STORED DATA -
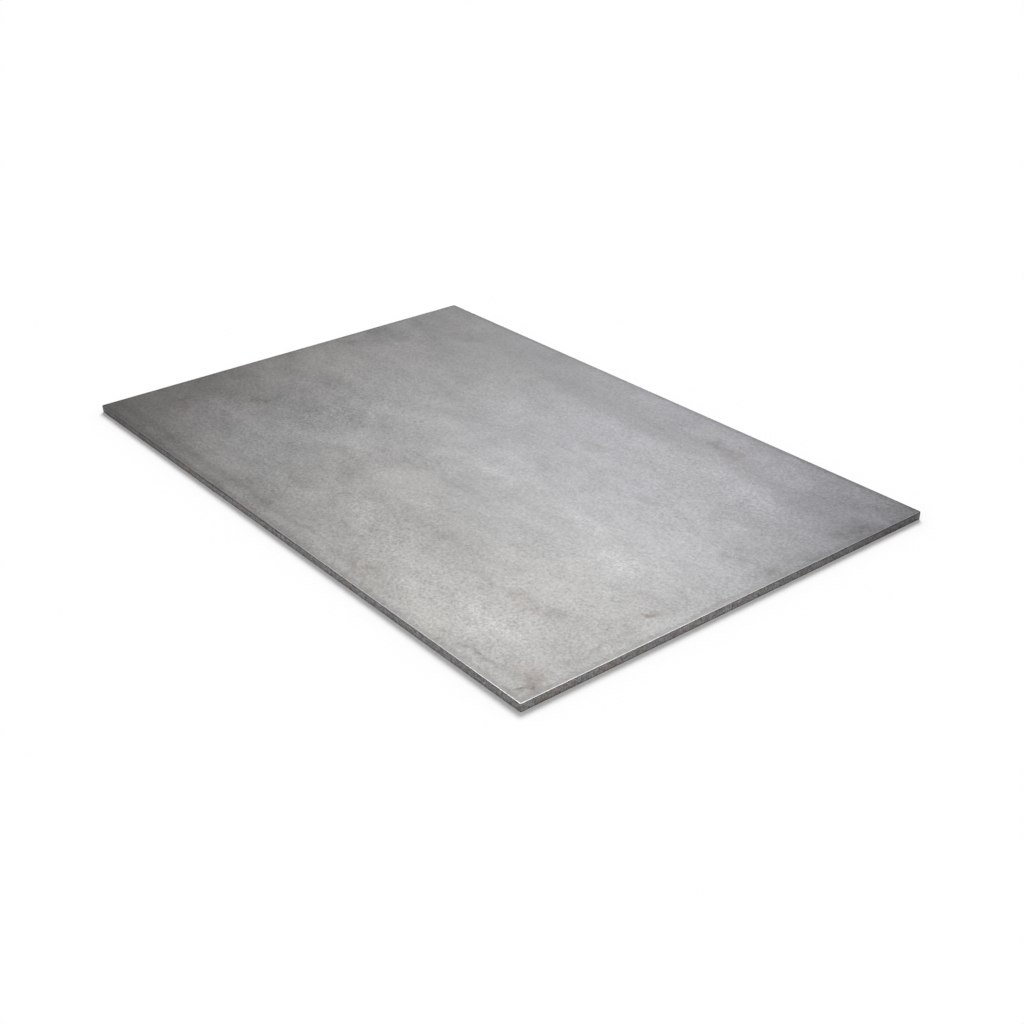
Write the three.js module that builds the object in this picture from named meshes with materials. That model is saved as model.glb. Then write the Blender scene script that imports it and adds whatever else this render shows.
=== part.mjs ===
// A rolled steel plate, cut to size on a guillotine and stored lying flat.
// Millimetres, +Z up. The origin is the middle of the bottom face. X runs along the long
// side, which is the way the plate was rolled, and Y runs across it.

import * as THREE from 'three';

// The plate, over its widest points
const plateLength = 900;
const plateWidth = 600;
const plateThickness = 10;
const cornerRadius = 1.2; // upright corners, dulled by handling

// The cut edge, read from the top face down to the bottom one
const rolloverWidth = 0.8; // how far in from the edge the blade drew the top face down
const rolloverDepth = 0.3; // how deep it drew it
const landHeight = 3.2; // upright band that the blade rubbed smooth
const fractureLean = 0.2; // how far the torn band below falls back by the bottom arris
const bottomBreak = 0.25; // radius left at the bottom arris once the burr is off

// How finely the curves are cut: each arc gets twice as many flats as its steps
const arrisSteps = 3;
const cornerSteps = 4;
const sharpestCorner = 0.1; // a ring's corner never closes up to a point

const quarterTurn = Math.PI / 2;

// Half of the plate's section at one edge, from the bottom face up to the top face.
// x is how far in from the widest outline a point lies, y is its height.
function edgeSection() {
  const breakInset = fractureLean + bottomBreak;
  const section = new THREE.Path();
  section.moveTo(breakInset, 0);
  section.absellipse(
    breakInset, bottomBreak, bottomBreak, bottomBreak,
    -quarterTurn, -2 * quarterTurn, true, 0,
  );
  section.lineTo(0, plateThickness - rolloverDepth - landHeight);
  section.lineTo(0, plateThickness - rolloverDepth);
  section.absellipse(
    rolloverWidth, plateThickness - rolloverDepth, rolloverWidth, rolloverDepth,
    2 * quarterTurn, quarterTurn, true, 0,
  );
  return section.getPoints(arrisSteps);
}

// The plate's outline seen from above, moved inwards by inset: a rectangle whose corners
// stay round about the same centres.
function outline(inset) {
  const radius = Math.max(cornerRadius - inset, sharpestCorner);
  const reachX = plateLength / 2 - inset - radius;
  const reachY = plateWidth / 2 - inset - radius;
  const ring = new THREE.Path();
  ring.absarc(reachX, reachY, radius, 0, quarterTurn, false);
  ring.absarc(-reachX, reachY, radius, quarterTurn, 2 * quarterTurn, false);
  ring.absarc(-reachX, -reachY, radius, 2 * quarterTurn, 3 * quarterTurn, false);
  ring.absarc(reachX, -reachY, radius, 3 * quarterTurn, 4 * quarterTurn, false);
  return ring.getPoints(cornerSteps);
}

// A closed skin through level rings with the same number of points each, from the lowest
// ring to the highest, with a flat face across both ends.
function loft(rings) {
  const around = rings[0].points.length;
  const positions = [];
  for (const ring of rings) {
    for (const point of ring.points) {
      positions.push(point.x, point.y, ring.height);
    }
  }
  const faces = [];
  for (let level = 0; level < rings.length - 1; level += 1) {
    for (let i = 0; i < around; i += 1) {
      const here = level * around + i;
      const next = level * around + ((i + 1) % around);
      faces.push(here, next, next + around);
      faces.push(here, next + around, here + around);
    }
  }
  const lastRing = (rings.length - 1) * around;
  for (const [a, b, c] of THREE.ShapeUtils.triangulateShape(rings[0].points, [])) {
    faces.push(c, b, a);
  }
  for (const [a, b, c] of THREE.ShapeUtils.triangulateShape(rings.at(-1).points, [])) {
    faces.push(lastRing + a, lastRing + b, lastRing + c);
  }
  const geometry = new THREE.BufferGeometry();
  geometry.setAttribute('position', new THREE.Float32BufferAttribute(positions, 3));
  geometry.setIndex(faces);
  geometry.computeVertexNormals();
  return geometry;
}

// Bare steel under a thin grey skin of mill scale
const millScale = new THREE.MeshStandardMaterial({
  color: 0xa5a5a6,
  roughness: 0.6,
  metalness: 0.7,
});

function makePlate() {
  const rings = edgeSection().map(({ x, y }) => ({ points: outline(x), height: y }));
  const plate = new THREE.Mesh(loft(rings), millScale);
  plate.name = 'plate';
  return plate;
}

const steelPlate = new THREE.Group();
steelPlate.add(makePlate());

export default steelPlate;
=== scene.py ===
import math
import random
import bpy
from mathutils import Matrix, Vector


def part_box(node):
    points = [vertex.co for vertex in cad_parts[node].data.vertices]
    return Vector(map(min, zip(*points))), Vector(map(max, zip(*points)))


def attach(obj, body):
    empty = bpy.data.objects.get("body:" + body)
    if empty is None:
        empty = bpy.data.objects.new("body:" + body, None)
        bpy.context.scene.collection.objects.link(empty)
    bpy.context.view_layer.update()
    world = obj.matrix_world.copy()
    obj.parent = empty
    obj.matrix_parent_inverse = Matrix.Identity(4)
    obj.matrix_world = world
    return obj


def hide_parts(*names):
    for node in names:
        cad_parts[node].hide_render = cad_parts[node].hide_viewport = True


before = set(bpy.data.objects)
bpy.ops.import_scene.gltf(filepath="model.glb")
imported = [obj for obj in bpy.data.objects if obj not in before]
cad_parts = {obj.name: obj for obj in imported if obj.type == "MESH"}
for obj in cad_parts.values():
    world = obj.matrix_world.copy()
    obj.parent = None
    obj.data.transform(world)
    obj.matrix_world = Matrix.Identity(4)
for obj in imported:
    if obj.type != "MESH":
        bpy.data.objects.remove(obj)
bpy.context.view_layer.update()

from types import SimpleNamespace

import bpy
from mathutils import Matrix, Vector, noise
from mathutils.geometry import delaunay_2d_cdt

# the plate's own sizes, in metres; right is +x, back is +y, and the front corner is the right
# one of the front side
plateLow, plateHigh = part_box("plate")
halfLength = (plateHigh.x - plateLow.x) / 2
halfWidth = (plateHigh.y - plateLow.y) / 2
thickness = plateHigh.z - plateLow.z

# the cut edge, in metres
cutEdge = {
    "cornerRadius": 0.0012,
    "rolloverWidth": 0.0008,
    "rolloverDepth": 0.0003,
    "rolloverVary": 0.25,       # share by which the rollover's width changes along the edge
    "landHeight": 0.0032,
    "landWander": 0.0005,       # how much the foot of the land goes up and down
    "landRub": 0.00002,
    "fractureLean": 0.0002,
    "tearDepth": 0.00016,       # how rough the torn band is
    "tearShares": (0.6, 0.4),   # how much of that is fine and how much is coarse
    "tearFade": 4,              # the tear fades out over one part in this many, below the land
    "bottomBreak": 0.00025,
    "stationStep": 0.0016,      # along the edge
    "cornerStations": 7,
    "arrisRings": 5,
    "landRings": 4,
    "fractureRings": 8,
    "nickCount": 46,
    "nickWidth": 0.0035,
    "nickDepth": 0.0005,
    "nickWidthRange": (0.4, 1.3),       # shares of that width and depth, drawn at random
    "nickDepthRange": (0.2, 1.0),
    "cornerNickRange": (0.5, 0.9),
    "cornerNickDepth": 0.7,
    "nickIn": 0.7,              # how far a nick goes in and down, as shares of its depth
    "nickDown": 0.5,
    "leastRadius": 0.0001,      # of the upright corners, however far in
    "seed": 11,
}

# noises of the cut edge: how many times a metre one comes and goes, its layer at the foot of
# a band, and the layers it passes on the way up
edgeNoises = {
    "landFoot": (60, 1.7, 0.0),
    "rollover": (14, 4.2, 0.0),
    "rub": (900, 0.3, 0.0),
    "fineTear": (700, 0.0, 4.0),
    "coarseTear": (190, 9.0, 2.0),
}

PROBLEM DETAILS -
Only the lines from the one with "obj.parent = empty" to the one with "obj.data.transform(world)" are wanted; extract them exactly, both ends included.

RESULT BELOW -
    obj.parent = empty
    obj.matrix_parent_inverse = Matrix.Identity(4)
    obj.matrix_world = world
    return obj


def hide_parts(*names):
    for node in names:
        cad_parts[node].hide_render = cad_parts[node].hide_viewport = True


before = set(bpy.data.objects)
bpy.ops.import_scene.gltf(filepath="model.glb")
imported = [obj for obj in bpy.data.objects if obj not in before]
cad_parts = {obj.name: obj for obj in imported if obj.type == "MESH"}
for obj in cad_parts.values():
    world = obj.matrix_world.copy()
    obj.parent = None
    obj.data.transform(world)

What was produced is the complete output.